LLMs hallucinate on knowledge graphs too. This ICLR paper tries to fix that.
RoG forces language models to plan retrieval paths before answering, grounding their reasoning in actual graph structure instead of confabulated connections.

What it does
RoG is a framework that makes LLMs reason more honestly about knowledge graphs. It splits the work into three stages: first the model generates “relation paths” (think of them as query plans), then retrieves valid paths from the actual KG, then reasons over what it found. The hope is that the LLM can’t just make up edges that don’t exist.
The interesting bit
The planning step is the twist. Instead of letting the LLM freestyle through the graph, RoG makes it commit to a path structure upfront—grounded by the KG’s schema—then retrieves only valid instantiations. There’s also a plug-and-play mode where you can feed those same retrieved paths into GPT-3.5, Llama, or Flan-T5, suggesting the technique is more about the retrieval pipeline than a specific model architecture.
Key highlights
- Two-stage pipeline: plan relation paths, then retrieve and reason
- Pre-trained weights and datasets auto-download from HuggingFace
- Supports plug-and-play with multiple LLMs (GPT-3.5, Llama2, Alpaca, Flan-T5)

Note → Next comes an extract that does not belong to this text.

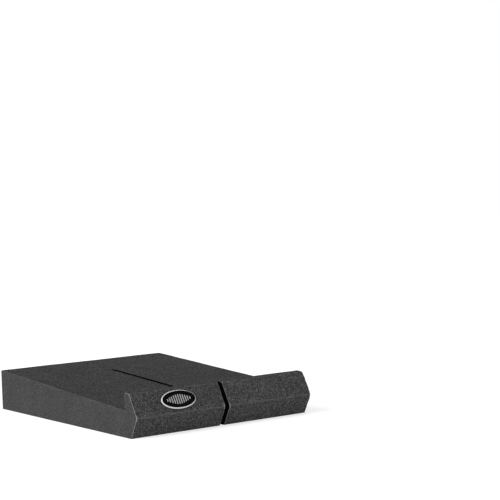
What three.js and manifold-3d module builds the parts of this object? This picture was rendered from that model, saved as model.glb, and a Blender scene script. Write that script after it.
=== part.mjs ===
// A foam isolation pad: a flat-bottomed wedge with a sloped seat, a raised front lip, a nose of two
// bevels and a slot up the middle, and with one oval badge on the left half of its front.
// Millimetres, +X to the right, +Y to the back, +Z up. The origin is the middle of the floor space
// that the pad takes up.

import * as THREE from 'three';
import { mergeVertices } from 'three/addons/utils/BufferGeometryUtils.js';
import Module from 'manifold-3d';

// Foam body, seen from its left end. Lengths are taken back from the front edge of the flat bottom.
const PAD_WIDTH = 248;
const BOTTOM_LENGTH = 340;
const BACK_HEIGHT = 52;
const SEAT_FRONT_HEIGHT = 31;
const SEAT_CORNER_ROUNDING = 2;

// Front lip, which keeps what stands on the seat from sliding forwards
const LIP_HEIGHT = 52;
const LIP_TOP_DEPTH = 9.5;
const LIP_TOP_FALL = 1;
const LIP_TOP_SETBACK = 1.5;

// Nose: two bevels that meet in a rounded crease in front of the bottom's edge
const NOSE_HEIGHT = 24;
const NOSE_REACH = 14;
const NOSE_ROUNDING = 3;
const ROUNDING_STEPS = 8;

// Slot up the middle, right through the foam, with a plain bridge of foam left behind it
const SLOT_WIDTH = 6;
const REAR_BRIDGE = 80;
const SLOT_END_STEPS = 12;
const CUT_OVERRUN = 5;

// Oval badge on the upper bevel of the left half, a little above the bevel's middle: an upright
// edge, a sloping border, a narrow lip and a sunken field
const BADGE_WIDTH = 47;
const BADGE_HEIGHT = 23.5;
const BADGE_EDGE_HEIGHT = 1.2;
const BADGE_ABOVE_MIDDLE = 0.8;
const BADGE_BORDER_WIDTH = 1.3;
const BADGE_BORDER_RISE = 1.2;
const BADGE_LIP_WIDTH = 0.5;
const BADGE_FIELD_DROP = 0.4;
const BADGE_GLUE_GAP = 0.3;
const BADGE_STEPS = 72;

// Plain upright bars moulded on the badge's face, tallest in the middle
const BAR_COUNT = 11;
const BAR_WIDTH = 1.5;
const BAR_PITCH = 3;
const BAR_TALLEST = 12;
const BAR_SHORTEST = 3;
const BAR_RISE = 0.3;
const BAR_ROOT = 1;

// Made from the sizes above
const bottomFront = new THREE.Vector2(0, 0);
const lipTopFront = new THREE.Vector2(LIP_TOP_SETBACK, LIP_HEIGHT - LIP_TOP_FALL);
const lipTopBack = new THREE.Vector2(LIP_TOP_SETBACK + LIP_TOP_DEPTH, LIP_HEIGHT);
const seatFront = new THREE.Vector2(lipTopBack.x, SEAT_FRONT_HEIGHT);
const backTop = new THREE.Vector2(BOTTOM_LENGTH, BACK_HEIGHT);
const noseCorner = new THREE.Vector2(-NOSE_REACH, NOSE_HEIGHT);
const limbWidth = (PAD_WIDTH - SLOT_WIDTH) / 2;

const foamMaterial = new THREE.MeshStandardMaterial({
  name: 'charcoal_foam',
  color: 0x474747,
  roughness: 1,
  metalness: 0,
});
const badgeMaterial = new THREE.MeshStandardMaterial({
  name: 'black_badge',
  color: 0x0a0a0b,
  roughness: 0.35,
  metalness: 0,
});

const wasm = await Module();
wasm.setup();

function toSolid(geometry) {
  const bare = geometry.clone();
  bare.deleteAttribute('normal');
  bare.deleteAttribute('uv');
  const merged = mergeVertices(bare, 1e-4);
  const vertProperties = new Float32Array(merged.attributes.position.array);
  const triVerts = new Uint32Array(merged.index.array);
  return new wasm.Manifold(new wasm.Mesh({ numProp: 3, vertProperties, triVerts }));
}

function toGeometry(solid) {
  const mesh = solid.getMesh();
  const geometry = new THREE.BufferGeometry();
  geometry.setAttribute('position', new THREE.BufferAttribute(mesh.vertProperties, 3));
  geometry.setIndex(new THREE.BufferAttribute(mesh.triVerts, 1));
  geometry.computeVertexNormals();
  return geometry;
}

function pointTowards(from, to, distance) {
  return to.clone().sub(from).setLength(distance).add(from);
}

// Runs the outline on towards a corner, rounds it, and leaves it pointing at what comes next
function roundCorner(outline, before, corner, after, reach) {
  const start = pointTowards(corner, before, reach);
  const end = pointTowards(corner, after, reach);
  outline.lineTo(start.x, start.y);
  outline.quadraticCurveTo(corner.x, corner.y, end.x, end.y);
}

// Side outline of the foam, its x to the back and its y up
function sideOutline() {
  const outline = new THREE.Shape();
  outline.moveTo(bottomFront.x, bottomFront.y);
  outline.lineTo(BOTTOM_LENGTH, 0);
  outline.lineTo(backTop.x, backTop.y);
  roundCorner(outline, backTop, seatFront, lipTopBack, SEAT_CORNER_ROUNDING);
  outline.lineTo(lipTopBack.x, lipTopBack.y);
  outline.lineTo(lipTopFront.x, lipTopFront.y);
  roundCorner(outline, lipTopFront, noseCorner, bottomFront, NOSE_ROUNDING);
  outline.closePath();
  return outline;
}

// The full-width block, before the slot is cut
function foamBlock(outline) {
  const block = new THREE.ExtrudeGeometry(outline, {
    depth: PAD_WIDTH,
    curveSegments: ROUNDING_STEPS,
    bevelEnabled: false,
  });
  const toBack = new THREE.Vector3(0, 1, 0);
  const up = new THREE.Vector3(0, 0, 1);
  const toRight = new THREE.Vector3(1, 0, 0);
  block.applyMatrix4(new THREE.Matrix4().makeBasis(toBack, up, toRight));
  block.translate(-PAD_WIDTH / 2, 0, 0);
  return block;
}

// What the slot takes away: open at the front, round at its rear end
function slotCutter() {
  const radius = SLOT_WIDTH / 2;
  const front = -NOSE_REACH - CUT_OVERRUN;
  const rear = BOTTOM_LENGTH - REAR_BRIDGE - radius;
  const plan = new THREE.Shape();
  plan.moveTo(-radius, front);
  plan.lineTo(radius, front);
  plan.lineTo(radius, rear);
  plan.absarc(0, rear, radius, 0, Math.PI, false);
  plan.closePath();
  const tallest = Math.max(BACK_HEIGHT, LIP_HEIGHT);
  const cutter = new THREE.ExtrudeGeometry(plan, {
    depth: tallest + 2 * CUT_OVERRUN,
    curveSegments: SLOT_END_STEPS,
    bevelEnabled: false,
  });
  cutter.translate(0, 0, -CUT_OVERRUN);
  return cutter;
}

function ovalShape(width, height) {
  const oval = new THREE.Shape();
  oval.absellipse(0, 0, width / 2, height / 2, 0, 2 * Math.PI);
  return oval;
}

// The badge's outer form: upright edge and sloping border. The extrusion slopes at its back too, and
// is cut off there.
function badgeBlank() {
  const inset = 2 * BADGE_BORDER_WIDTH;
  const top = ovalShape(BADGE_WIDTH - inset, BADGE_HEIGHT - inset);
  const sloped = new THREE.ExtrudeGeometry(top, {
    depth: BADGE_EDGE_HEIGHT,
    curveSegments: BADGE_STEPS,
    bevelEnabled: true,
    bevelSize: BADGE_BORDER_WIDTH,
    bevelThickness: BADGE_BORDER_RISE,
    bevelSegments: 1,
  });
  const backCut = new THREE.BoxGeometry(2 * BADGE_WIDTH, 2 * BADGE_HEIGHT, 2 * BADGE_BORDER_RISE);
  backCut.translate(0, 0, -BADGE_BORDER_RISE);
  return toSolid(sloped).subtract(toSolid(backCut));
}

// Badge lying flat, its back on z = 0 and its face up, with the bars standing in the sunken field
function flatBadge() {
  const lipTop = BADGE_EDGE_HEIGHT + BADGE_BORDER_RISE;
  const fieldTop = lipTop - BADGE_FIELD_DROP;
  const inset = 2 * (BADGE_BORDER_WIDTH + BADGE_LIP_WIDTH);
  const field = new THREE.ExtrudeGeometry(ovalShape(BADGE_WIDTH - inset, BADGE_HEIGHT - inset), {
    depth: BADGE_FIELD_DROP + CUT_OVERRUN,
    curveSegments: BADGE_STEPS,
    bevelEnabled: false,
  });
  field.translate(0, 0, fieldTop);
  let badge = badgeBlank().subtract(toSolid(field));
  const middle = (BAR_COUNT - 1) / 2;
  for (let i = 0; i < BAR_COUNT; i += 1) {
    const fromMiddle = (i - middle) / middle;
    const length = BAR_SHORTEST + (BAR_TALLEST - BAR_SHORTEST) * Math.cos(fromMiddle * Math.PI / 2);
    const bar = new THREE.BoxGeometry(BAR_WIDTH, length, BAR_RISE + BAR_ROOT);
    bar.translate((i - middle) * BAR_PITCH, 0, fieldTop + (BAR_RISE - BAR_ROOT) / 2);
    badge = badge.add(toSolid(bar));
  }
  return toGeometry(badge);
}

const foamPad = new THREE.Mesh(
  toGeometry(toSolid(foamBlock(sideOutline())).subtract(toSolid(slotCutter()))),
  foamMaterial,
);
foamPad.name = 'foam_pad';

// The badge's seat turns its face to the upper bevel's outward normal, with its length along X
const bevel = lipTopFront.clone().sub(noseCorner).normalize();
const bevelUp = new THREE.Vector3(0, bevel.x, bevel.y);
const alongPad = new THREE.Vector3(1, 0, 0);
const bevelOut = new THREE.Vector3().crossVectors(alongPad, bevelUp);
const bevelMiddle = noseCorner.clone().add(lipTopFront).multiplyScalar(0.5);

const badgeSeat = new THREE.Group();
badgeSeat.position.set(-SLOT_WIDTH / 2 - limbWidth / 2, bevelMiddle.x, bevelMiddle.y);
badgeSeat.quaternion.setFromRotationMatrix(new THREE.Matrix4().makeBasis(alongPad, bevelUp, bevelOut));

const badge = new THREE.Mesh(flatBadge(), badgeMaterial);
badge.name = 'oval_badge';
badge.position.set(0, BADGE_ABOVE_MIDDLE, BADGE_GLUE_GAP);
badgeSeat.add(badge);

const pad = new THREE.Group();
pad.add(foamPad, badgeSeat);
const floorSpace = new THREE.Box3().setFromObject(pad, true);
pad.position.y = -(floorSpace.min.y + floorSpace.max.y) / 2;

export default pad;
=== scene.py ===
import math

import bmesh
import bpy
import numpy as np
from mathutils import Matrix, Vector, geometry, noise


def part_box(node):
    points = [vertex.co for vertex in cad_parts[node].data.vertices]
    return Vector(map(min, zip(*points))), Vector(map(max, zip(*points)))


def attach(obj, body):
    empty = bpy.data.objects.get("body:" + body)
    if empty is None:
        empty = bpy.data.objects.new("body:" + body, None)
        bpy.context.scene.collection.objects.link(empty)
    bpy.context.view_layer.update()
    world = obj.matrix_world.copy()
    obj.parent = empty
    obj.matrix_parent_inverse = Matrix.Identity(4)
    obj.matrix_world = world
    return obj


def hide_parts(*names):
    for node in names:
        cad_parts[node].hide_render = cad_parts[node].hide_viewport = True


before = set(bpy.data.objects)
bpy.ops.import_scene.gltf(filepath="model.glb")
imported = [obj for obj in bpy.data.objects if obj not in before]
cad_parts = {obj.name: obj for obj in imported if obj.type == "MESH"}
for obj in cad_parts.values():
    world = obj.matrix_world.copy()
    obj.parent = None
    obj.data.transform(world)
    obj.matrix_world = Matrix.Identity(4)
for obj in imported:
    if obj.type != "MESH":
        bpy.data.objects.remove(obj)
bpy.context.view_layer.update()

# Camera
# It stands low, to the left of the pad's front, and looks along the floor with a long lens,
# so that the pad lies low in the picture's left half.
CAMERA_PLACE = (-0.87036, -1.46092, 0.25537)
CAMERA_TURN_DEGREES = (88.195, 2.246, -35.438)
LENS_MM = 95.4
SENSOR_MM = 36

camera_data = bpy.data.cameras.new("camera")
camera_data.lens = LENS_MM
camera_data.sensor_width = SENSOR_MM
camera = bpy.data.objects.new("camera", camera_data)
camera.location = CAMERA_PLACE
camera.rotation_euler = [math.radians(angle) for angle in CAMERA_TURN_DEGREES]
bpy.context.scene.collection.objects.link(camera)
bpy.context.scene.camera = camera

# Floor, backdrop and studio light
# A plain white floor runs out to a white backdrop, and both glow a little where the lens sees
# them. A broad soft light stands on the left, and a weaker one low in front.
FLOOR_HALF = 12.0
FLOOR_ALBEDO = 0.92
FLOOR_GLOW = 0.6
WORLD_STRENGTH = 0.35
KEY_STRENGTH = 1.9
KEY_TOWARDS = (-0.90, 0.08, 0.42)
KEY_SOFTNESS_DEGREES = 50
FRONT_STRENGTH = 1.2
FRONT_TOWARDS = (-0.10, -0.99, 0.03)
FRONT_SOFTNESS_DEGREES = 12


def new_material(name):
    material = bpy.data.materials.new(name)
    material.use_nodes = True
    return material, material.node_tree.nodes, material.node_tree.links


def seen_ray(nodes, links):
    """1 for what the lens sees straight, in metal or through glass, and 0 for the light itself."""
    path = nodes.new("ShaderNodeLightPath")
    seen = path.outputs["Is Camera Ray"]
    for ray in ("Is Glossy Ray", "Is Transmission Ray"):
        either = nodes.new("ShaderNodeMath")
        either.operation = "MAXIMUM"
        links.new(seen, either.inputs[0])
        links.new(path.outputs[ray], either.inputs[1])
        seen = either.outputs[0]
    return seen


floor_mesh = bpy.data.meshes.new("floor")
floor_corners = [(x * FLOOR_HALF, y * FLOOR_HALF, 0) for x, y in ((-1, -1), (1, -1), (1, 1), (-1, 1))]
floor_mesh.from_pydata(floor_corners, [], [(0, 1, 2, 3)])
floor = bpy.data.objects.new("floor", floor_mesh)
bpy.context.scene.collection.objects.link(floor)
floor_material, nodes, links = new_material("white_floor")
surface = nodes["Principled BSDF"]
surface.inputs["Base Color"].default_value = (FLOOR_ALBEDO, FLOOR_ALBEDO, FLOOR_ALBEDO, 1)
surface.inputs["Roughness"].default_value = 1
surface.inputs["Specular IOR Level"].default_value = 0
surface.inputs["Emission Color"].default_value = (1, 1, 1, 1)
glow = nodes.new("ShaderNodeMath")
glow.operation = "MULTIPLY"
glow.inputs[1].default_value = FLOOR_GLOW
links.new(seen_ray(nodes, links), glow.inputs[0])
links.new(glow.outputs[0], surface.inputs["Emission Strength"])
floor_mesh.materials.append(floor_material)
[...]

- Includes an interpretable reasoning script that shows the exact paths used
- Training requires 2× A100-80GB GPUs; inference needs 12GB VRAM
- ICLR 2024 paper with official implementation
Caveats
- The README doesn’t quantify the “faithfulness” gains—no specific accuracy deltas or hallucination rates are listed
- Training hardware requirements are steep (A100s), and the plug-and-play mode needs an OpenAI key set in a
.envfile, which is a small friction point - The authors have already moved on to newer work (GFM-RAG, Graph-constrained Reasoning), which may mean this repo is less actively maintained
Verdict
Worth a look if you’re building KG-QA systems and need interpretable reasoning traces, or if you’re researching LLM hallucination on structured knowledge. Skip if you want a lightweight, production-ready RAG system—this is research code with heavy training requirements and no stated latency or cost benchmarks.